Work instructions
For the listing that follows, give again exactly the lines from the one with "Continue the OpenSCAD" to the one with "return total", including both.

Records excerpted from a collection
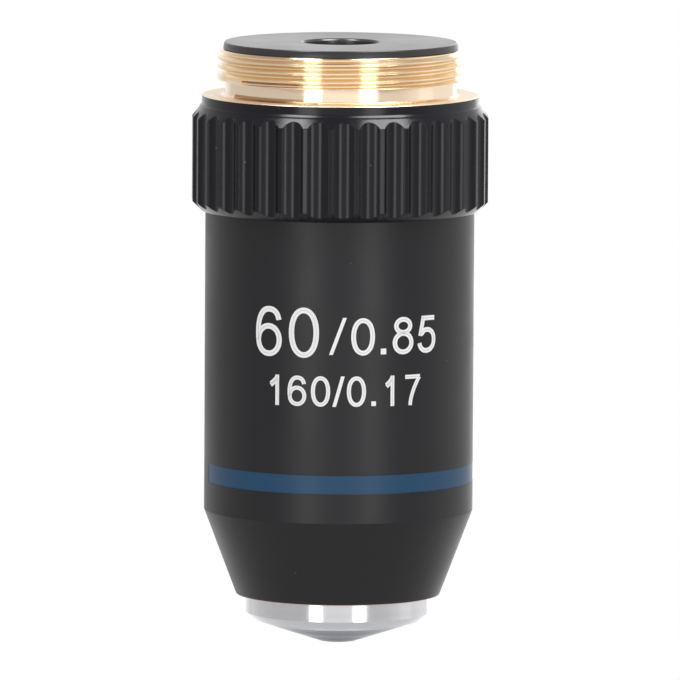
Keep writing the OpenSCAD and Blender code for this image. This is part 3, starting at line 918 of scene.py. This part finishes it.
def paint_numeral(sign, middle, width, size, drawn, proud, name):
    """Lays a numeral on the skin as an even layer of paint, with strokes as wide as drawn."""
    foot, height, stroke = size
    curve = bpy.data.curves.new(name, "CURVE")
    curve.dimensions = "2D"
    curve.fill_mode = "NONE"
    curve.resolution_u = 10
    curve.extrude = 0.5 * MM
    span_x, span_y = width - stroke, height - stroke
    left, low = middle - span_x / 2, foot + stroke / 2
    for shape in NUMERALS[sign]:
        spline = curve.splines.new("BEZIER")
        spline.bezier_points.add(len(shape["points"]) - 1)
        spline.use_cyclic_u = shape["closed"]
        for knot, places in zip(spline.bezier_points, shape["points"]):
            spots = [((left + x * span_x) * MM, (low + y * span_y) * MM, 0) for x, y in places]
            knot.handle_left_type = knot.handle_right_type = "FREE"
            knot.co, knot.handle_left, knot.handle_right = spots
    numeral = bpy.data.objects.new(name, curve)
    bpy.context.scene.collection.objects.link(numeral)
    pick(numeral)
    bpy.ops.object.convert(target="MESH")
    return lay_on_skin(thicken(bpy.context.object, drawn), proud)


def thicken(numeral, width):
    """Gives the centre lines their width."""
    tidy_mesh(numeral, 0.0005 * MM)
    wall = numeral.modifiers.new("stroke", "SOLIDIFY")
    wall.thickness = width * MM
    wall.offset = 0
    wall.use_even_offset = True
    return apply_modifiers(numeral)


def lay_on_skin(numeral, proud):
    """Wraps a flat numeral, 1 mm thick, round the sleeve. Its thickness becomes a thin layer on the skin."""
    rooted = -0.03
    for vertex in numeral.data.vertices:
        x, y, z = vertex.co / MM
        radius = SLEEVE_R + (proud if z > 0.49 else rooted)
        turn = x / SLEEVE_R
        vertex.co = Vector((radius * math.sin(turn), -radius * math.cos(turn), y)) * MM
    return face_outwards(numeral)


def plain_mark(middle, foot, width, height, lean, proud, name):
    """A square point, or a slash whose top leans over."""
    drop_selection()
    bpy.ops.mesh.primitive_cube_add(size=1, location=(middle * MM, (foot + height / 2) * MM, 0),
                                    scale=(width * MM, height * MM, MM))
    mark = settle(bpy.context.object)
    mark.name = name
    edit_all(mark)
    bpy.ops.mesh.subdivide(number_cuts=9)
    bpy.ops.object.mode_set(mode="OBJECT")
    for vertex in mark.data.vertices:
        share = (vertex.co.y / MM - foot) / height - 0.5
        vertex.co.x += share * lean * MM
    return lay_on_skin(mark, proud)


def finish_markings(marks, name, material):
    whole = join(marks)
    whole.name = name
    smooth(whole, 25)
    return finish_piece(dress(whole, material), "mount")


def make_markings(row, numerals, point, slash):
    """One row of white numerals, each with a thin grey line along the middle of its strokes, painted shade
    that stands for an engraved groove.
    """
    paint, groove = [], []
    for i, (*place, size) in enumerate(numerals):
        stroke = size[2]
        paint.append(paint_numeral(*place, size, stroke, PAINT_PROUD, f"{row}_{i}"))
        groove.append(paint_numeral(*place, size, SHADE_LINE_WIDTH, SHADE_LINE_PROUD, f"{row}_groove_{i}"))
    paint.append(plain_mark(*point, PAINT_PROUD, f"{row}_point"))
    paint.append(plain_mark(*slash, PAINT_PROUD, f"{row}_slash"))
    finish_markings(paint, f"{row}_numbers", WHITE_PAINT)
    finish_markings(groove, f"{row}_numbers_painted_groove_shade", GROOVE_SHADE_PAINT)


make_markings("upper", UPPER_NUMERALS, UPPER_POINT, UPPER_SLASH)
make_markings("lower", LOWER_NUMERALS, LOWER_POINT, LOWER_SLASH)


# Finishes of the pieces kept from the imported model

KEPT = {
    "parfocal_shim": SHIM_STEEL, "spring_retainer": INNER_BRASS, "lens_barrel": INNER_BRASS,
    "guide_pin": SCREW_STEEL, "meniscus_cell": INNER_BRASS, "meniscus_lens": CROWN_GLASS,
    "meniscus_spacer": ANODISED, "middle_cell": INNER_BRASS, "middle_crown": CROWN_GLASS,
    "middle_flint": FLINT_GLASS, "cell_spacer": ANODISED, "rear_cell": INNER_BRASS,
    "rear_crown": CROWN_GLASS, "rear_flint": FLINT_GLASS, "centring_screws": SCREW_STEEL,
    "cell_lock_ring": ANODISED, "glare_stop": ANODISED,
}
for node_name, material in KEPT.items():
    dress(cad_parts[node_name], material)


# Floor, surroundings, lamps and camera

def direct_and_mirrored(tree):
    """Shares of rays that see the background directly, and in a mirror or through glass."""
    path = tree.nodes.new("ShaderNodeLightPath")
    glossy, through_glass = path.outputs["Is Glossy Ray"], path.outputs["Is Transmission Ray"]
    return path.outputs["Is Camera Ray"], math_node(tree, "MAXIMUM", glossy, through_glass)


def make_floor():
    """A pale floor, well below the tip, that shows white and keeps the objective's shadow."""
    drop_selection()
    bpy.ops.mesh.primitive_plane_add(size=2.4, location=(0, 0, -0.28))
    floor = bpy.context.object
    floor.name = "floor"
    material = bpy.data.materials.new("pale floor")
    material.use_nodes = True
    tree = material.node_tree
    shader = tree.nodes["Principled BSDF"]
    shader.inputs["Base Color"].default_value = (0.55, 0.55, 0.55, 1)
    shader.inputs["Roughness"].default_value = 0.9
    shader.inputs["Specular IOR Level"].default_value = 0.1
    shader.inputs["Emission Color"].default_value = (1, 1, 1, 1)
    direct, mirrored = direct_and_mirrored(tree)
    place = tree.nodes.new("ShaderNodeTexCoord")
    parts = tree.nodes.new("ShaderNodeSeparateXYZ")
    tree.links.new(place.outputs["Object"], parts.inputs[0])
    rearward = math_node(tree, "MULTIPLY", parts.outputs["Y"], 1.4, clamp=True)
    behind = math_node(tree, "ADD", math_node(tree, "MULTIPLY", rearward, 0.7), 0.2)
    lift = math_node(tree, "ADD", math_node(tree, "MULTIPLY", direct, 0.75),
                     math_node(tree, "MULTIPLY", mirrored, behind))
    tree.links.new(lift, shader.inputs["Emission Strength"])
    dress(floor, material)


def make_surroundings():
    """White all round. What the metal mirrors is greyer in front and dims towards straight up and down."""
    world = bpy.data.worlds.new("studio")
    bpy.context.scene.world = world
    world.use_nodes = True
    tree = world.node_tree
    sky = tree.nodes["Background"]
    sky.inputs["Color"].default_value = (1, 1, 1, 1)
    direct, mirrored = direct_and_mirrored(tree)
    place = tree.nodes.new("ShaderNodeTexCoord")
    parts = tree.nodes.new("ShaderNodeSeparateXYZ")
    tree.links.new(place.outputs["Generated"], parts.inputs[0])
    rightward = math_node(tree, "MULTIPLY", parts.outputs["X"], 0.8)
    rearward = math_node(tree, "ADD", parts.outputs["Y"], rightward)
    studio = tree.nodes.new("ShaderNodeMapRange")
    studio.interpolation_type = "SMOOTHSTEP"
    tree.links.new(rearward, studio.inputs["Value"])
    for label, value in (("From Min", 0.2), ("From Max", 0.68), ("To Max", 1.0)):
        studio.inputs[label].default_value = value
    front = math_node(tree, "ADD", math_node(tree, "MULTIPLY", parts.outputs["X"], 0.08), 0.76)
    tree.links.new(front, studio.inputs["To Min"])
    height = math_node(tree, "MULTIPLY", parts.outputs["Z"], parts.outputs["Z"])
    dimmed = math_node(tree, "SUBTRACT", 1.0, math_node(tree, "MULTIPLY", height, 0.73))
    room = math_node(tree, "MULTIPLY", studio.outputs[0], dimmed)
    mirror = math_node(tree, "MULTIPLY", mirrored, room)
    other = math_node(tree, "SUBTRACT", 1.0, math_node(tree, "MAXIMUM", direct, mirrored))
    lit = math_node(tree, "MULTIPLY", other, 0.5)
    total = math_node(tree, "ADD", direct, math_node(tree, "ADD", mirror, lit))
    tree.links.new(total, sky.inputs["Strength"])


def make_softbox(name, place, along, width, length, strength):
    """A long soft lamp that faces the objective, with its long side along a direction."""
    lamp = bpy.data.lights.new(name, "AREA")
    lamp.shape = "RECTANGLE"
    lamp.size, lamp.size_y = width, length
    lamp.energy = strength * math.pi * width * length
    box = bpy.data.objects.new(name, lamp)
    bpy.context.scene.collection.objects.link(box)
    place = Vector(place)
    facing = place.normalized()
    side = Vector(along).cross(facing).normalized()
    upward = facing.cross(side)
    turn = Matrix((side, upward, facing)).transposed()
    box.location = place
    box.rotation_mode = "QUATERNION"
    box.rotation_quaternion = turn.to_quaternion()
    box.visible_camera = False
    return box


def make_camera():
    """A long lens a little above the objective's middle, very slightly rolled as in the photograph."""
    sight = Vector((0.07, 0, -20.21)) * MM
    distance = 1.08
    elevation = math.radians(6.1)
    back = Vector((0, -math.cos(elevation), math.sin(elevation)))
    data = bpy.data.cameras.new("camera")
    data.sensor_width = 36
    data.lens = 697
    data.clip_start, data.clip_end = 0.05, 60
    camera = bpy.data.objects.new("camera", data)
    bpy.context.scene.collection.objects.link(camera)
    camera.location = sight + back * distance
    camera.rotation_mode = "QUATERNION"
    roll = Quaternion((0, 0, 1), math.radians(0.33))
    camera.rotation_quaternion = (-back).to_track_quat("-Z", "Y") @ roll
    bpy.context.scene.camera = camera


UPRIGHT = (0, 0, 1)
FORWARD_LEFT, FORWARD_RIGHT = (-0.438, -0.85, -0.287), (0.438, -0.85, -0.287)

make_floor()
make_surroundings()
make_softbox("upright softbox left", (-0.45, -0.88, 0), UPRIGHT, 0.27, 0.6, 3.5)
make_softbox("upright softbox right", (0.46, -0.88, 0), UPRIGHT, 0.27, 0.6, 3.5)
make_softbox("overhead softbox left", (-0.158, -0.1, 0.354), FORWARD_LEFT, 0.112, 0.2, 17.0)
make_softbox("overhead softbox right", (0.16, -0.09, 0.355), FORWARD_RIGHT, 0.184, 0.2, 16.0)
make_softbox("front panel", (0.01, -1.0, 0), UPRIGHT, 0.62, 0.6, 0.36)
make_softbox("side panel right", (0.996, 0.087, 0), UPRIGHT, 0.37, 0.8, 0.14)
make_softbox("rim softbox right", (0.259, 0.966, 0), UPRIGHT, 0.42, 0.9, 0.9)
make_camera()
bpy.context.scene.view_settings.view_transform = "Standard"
--
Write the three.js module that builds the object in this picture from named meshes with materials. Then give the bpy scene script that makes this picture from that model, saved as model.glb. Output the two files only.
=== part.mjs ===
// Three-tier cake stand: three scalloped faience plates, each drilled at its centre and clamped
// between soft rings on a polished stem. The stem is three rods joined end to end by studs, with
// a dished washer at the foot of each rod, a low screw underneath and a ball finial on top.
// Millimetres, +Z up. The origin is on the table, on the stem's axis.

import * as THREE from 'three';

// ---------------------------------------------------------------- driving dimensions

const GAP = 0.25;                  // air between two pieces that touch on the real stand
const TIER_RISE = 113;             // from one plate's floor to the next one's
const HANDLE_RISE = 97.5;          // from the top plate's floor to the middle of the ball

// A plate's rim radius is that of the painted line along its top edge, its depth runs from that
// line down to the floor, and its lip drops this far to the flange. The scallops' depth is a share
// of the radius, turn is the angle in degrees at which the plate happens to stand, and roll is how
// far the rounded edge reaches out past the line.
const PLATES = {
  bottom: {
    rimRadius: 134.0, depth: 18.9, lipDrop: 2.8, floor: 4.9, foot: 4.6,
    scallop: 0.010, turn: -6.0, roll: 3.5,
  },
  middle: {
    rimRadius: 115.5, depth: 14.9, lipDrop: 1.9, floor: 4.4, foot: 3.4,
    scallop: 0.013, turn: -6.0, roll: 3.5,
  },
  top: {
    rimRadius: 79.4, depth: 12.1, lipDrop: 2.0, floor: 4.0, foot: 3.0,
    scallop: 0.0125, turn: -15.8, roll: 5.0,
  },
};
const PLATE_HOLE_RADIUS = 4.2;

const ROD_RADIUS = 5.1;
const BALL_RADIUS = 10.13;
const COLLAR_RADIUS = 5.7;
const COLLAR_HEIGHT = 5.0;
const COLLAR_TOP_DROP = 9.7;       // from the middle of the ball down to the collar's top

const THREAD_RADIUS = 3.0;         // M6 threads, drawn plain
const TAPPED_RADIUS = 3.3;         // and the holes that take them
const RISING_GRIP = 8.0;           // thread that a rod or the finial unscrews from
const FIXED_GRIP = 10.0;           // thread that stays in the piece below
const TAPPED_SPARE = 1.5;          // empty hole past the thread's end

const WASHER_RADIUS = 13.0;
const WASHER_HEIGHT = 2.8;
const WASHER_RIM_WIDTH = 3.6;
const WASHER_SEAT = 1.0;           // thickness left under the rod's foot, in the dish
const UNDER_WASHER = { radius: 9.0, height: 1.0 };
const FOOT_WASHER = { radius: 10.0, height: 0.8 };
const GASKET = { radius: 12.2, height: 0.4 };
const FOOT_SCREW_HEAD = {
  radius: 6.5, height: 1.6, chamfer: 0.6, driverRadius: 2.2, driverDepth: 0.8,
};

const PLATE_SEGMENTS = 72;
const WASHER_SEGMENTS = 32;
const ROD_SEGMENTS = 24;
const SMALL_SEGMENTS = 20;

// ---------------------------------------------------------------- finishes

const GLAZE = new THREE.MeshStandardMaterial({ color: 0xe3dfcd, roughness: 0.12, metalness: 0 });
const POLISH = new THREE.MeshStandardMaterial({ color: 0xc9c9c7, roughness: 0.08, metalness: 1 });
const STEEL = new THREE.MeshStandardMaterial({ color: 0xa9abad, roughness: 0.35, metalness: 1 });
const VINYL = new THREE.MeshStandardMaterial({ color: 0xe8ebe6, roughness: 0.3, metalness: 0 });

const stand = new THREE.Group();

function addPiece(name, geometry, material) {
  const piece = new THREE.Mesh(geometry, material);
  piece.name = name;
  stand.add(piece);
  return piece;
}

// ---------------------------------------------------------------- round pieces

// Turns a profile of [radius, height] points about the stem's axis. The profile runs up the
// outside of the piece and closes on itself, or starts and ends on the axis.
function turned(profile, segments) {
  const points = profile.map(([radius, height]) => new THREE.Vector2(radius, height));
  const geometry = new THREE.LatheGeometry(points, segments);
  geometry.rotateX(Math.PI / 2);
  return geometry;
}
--
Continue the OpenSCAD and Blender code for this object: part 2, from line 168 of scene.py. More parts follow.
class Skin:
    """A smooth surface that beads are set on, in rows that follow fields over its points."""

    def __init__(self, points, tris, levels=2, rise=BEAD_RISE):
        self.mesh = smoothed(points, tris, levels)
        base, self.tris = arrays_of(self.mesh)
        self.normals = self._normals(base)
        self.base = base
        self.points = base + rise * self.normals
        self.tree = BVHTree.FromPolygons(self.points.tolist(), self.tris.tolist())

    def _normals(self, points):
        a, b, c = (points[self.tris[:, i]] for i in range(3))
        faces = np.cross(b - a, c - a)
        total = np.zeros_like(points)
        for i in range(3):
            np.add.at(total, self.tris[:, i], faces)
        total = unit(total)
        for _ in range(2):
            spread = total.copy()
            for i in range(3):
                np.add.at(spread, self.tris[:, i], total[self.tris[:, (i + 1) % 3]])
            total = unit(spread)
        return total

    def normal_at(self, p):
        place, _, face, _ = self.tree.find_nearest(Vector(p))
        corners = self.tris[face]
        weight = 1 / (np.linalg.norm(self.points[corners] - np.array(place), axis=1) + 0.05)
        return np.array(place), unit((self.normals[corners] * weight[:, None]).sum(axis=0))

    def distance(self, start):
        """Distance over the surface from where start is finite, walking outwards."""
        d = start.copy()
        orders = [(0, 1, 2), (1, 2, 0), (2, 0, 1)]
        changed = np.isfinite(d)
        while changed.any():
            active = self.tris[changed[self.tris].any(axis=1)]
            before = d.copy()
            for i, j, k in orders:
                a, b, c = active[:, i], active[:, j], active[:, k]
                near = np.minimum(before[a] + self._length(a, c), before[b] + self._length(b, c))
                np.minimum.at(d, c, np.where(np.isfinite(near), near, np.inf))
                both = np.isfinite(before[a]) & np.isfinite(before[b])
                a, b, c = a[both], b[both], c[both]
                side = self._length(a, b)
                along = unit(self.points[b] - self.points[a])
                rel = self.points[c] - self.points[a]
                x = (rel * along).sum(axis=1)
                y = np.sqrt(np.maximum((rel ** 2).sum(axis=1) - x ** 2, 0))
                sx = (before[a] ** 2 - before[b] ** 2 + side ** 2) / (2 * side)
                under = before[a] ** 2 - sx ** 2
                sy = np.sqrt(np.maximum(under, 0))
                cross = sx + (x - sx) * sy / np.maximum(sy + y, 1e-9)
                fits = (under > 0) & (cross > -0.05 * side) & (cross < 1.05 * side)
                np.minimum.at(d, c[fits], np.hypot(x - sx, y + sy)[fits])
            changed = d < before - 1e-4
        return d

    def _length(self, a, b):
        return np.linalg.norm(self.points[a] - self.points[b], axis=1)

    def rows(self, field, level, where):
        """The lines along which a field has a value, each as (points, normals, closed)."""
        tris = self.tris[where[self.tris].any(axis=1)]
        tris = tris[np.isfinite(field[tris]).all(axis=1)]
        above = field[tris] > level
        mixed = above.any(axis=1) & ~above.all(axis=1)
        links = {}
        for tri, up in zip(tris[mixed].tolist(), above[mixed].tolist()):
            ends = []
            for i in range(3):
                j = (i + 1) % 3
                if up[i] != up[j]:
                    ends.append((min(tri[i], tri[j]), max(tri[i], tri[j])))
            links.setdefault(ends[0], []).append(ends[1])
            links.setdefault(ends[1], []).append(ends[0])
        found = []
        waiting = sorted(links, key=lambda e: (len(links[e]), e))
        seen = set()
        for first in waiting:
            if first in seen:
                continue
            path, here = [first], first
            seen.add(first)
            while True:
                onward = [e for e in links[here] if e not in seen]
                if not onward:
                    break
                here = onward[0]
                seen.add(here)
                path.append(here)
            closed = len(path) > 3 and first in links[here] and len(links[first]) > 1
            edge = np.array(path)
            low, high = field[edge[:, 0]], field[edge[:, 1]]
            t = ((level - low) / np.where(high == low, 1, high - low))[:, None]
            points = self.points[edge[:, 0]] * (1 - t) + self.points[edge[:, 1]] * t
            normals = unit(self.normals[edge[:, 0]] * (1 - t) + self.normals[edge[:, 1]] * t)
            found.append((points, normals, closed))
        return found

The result
Continue the OpenSCAD and Blender code for this object: part 2, from line 168 of scene.py. More parts follow.
class Skin:
    """A smooth surface that beads are set on, in rows that follow fields over its points."""

    def __init__(self, points, tris, levels=2, rise=BEAD_RISE):
        self.mesh = smoothed(points, tris, levels)
        base, self.tris = arrays_of(self.mesh)
        self.normals = self._normals(base)
        self.base = base
        self.points = base + rise * self.normals
        self.tree = BVHTree.FromPolygons(self.points.tolist(), self.tris.tolist())

    def _normals(self, points):
        a, b, c = (points[self.tris[:, i]] for i in range(3))
        faces = np.cross(b - a, c - a)
        total = np.zeros_like(points)
        for i in range(3):
            np.add.at(total, self.tris[:, i], faces)
        total = unit(total)
        for _ in range(2):
            spread = total.copy()
            for i in range(3):
                np.add.at(spread, self.tris[:, i], total[self.tris[:, (i + 1) % 3]])
            total = unit(spread)
        return total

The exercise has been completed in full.